The new graduates, the second class to complete the training since the program was set up in 2012 with funding from the U.S. State Department and the United Nations Development Program (UNDP), brings the total number of trained LPU officers in Jonglei to 71.

“Today’s graduates join the officers who graduated in December 2012," said UNDP Deputy Director Amanda Serumaga.

"This LPU was established to address issues of the people of Jonglei State. Already the LPU has been working to reduce violence in the community and we hope you will the lead the way for future LPUs, not just in Jonglei, but across South Sudan," she said.

Residents in the areas where the LPU has deployed have said they have successfully interceded after cattle raids and returned the stolen livestock to their owners.

Todd David Robinson, the U.S. Deputy Assistant Secretary of State for International Narcotics and Law Enforcement Affairs, said the LPUs will be most effective if they have the trust of the people they serve.

"Because they are ethnically and geographically diverse and they come from the community, they will hopefully... earn the trust of the people and by doing so, help people live better lives," he said.

Gai Manyang, the state deputy police commissioner, said Jonglei state needs more, better funded and equipped LPUs if the force is to be effective.

“They are competent but they are small in number," Manyang said.

"They have a lot of challenges like mobility and communication. This is a challenge. The area is very vast, poor roads and all these things."

Meanwhile, in Unity State's Payinjiar County, authorities returned scores of cows raided from neighboring Yirol East County to their owners, and arrested 14 suspected cattle rustlers.

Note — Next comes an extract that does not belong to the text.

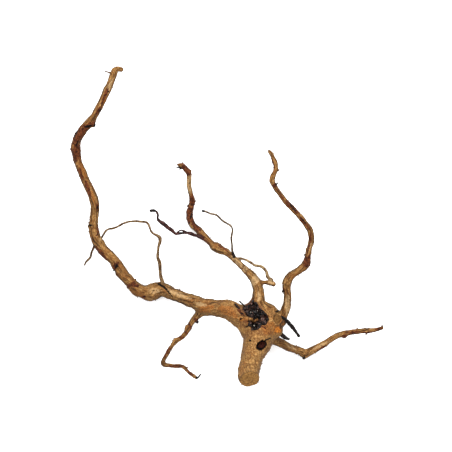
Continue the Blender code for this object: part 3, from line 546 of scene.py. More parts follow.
class Wood:
    """The whole body of wood as one distance: limbs that melt together, with its hollows and cuts."""

    def __init__(self):
        self.limbs = [Limb(stations, seed, ridge=ridge) for stations, seed, ridge, _ in LIMBS]
        self.melts = [row[3] for row in LIMBS]
        self.hub = [Lump(*row) for row in HUB]
        self.knots = [Lump(*row) for row in KNOTS]
        self.pockets = [Lump(*row) for row in POCKETS]
        self.knot_hole = Lump(*KNOT_HOLE)
        self.split = Limb(SPLIT, 0.2, ridge=0.2)
        self.stub_saw = Saw(*STUB_SAW)
        self.scar_saw = Saw(*SCAR_SAW)

    def hollows(self, points):
        """Distances outside the pocket and the knot hole, lumpy as decayed wood is."""
        pocket = np.full(len(points), FAR)
        for lump in self.pockets:
            pocket = melt(pocket, lump.distance(points), 1.5)
        pocket = pocket + 1.5 * noise(points, 4.2, 3) + 0.8 * noise(points, 2.1, 4)
        hole = self.knot_hole.distance(points) + 0.5 * noise(points, 3.0, 5)
        return pocket, hole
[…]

Officials in Unity State have blamed cattle raids on youths looking to get cows to pay dowries for marriages. Dowries can run into the hundreds of cows in the area.

The United Nations Mission in South Sudan organized a teleconference last week among local officials to encourage improved communication and discuss ways to reduce raids.

Jonglei officials have called on donor agencies to give more support to the LPU program to try to beat rampant cattle rustling in the state.

In January this year, more than 100 people, mainly women and children, were killed in Jonglei in one of the most deadly cattle raids in South Sudan in years.

In Unity State earlier this month, eight women and a child were abducted in a cattle raid. They were later released, but their abduction sparked a reprisal attack in which 31 people were killed.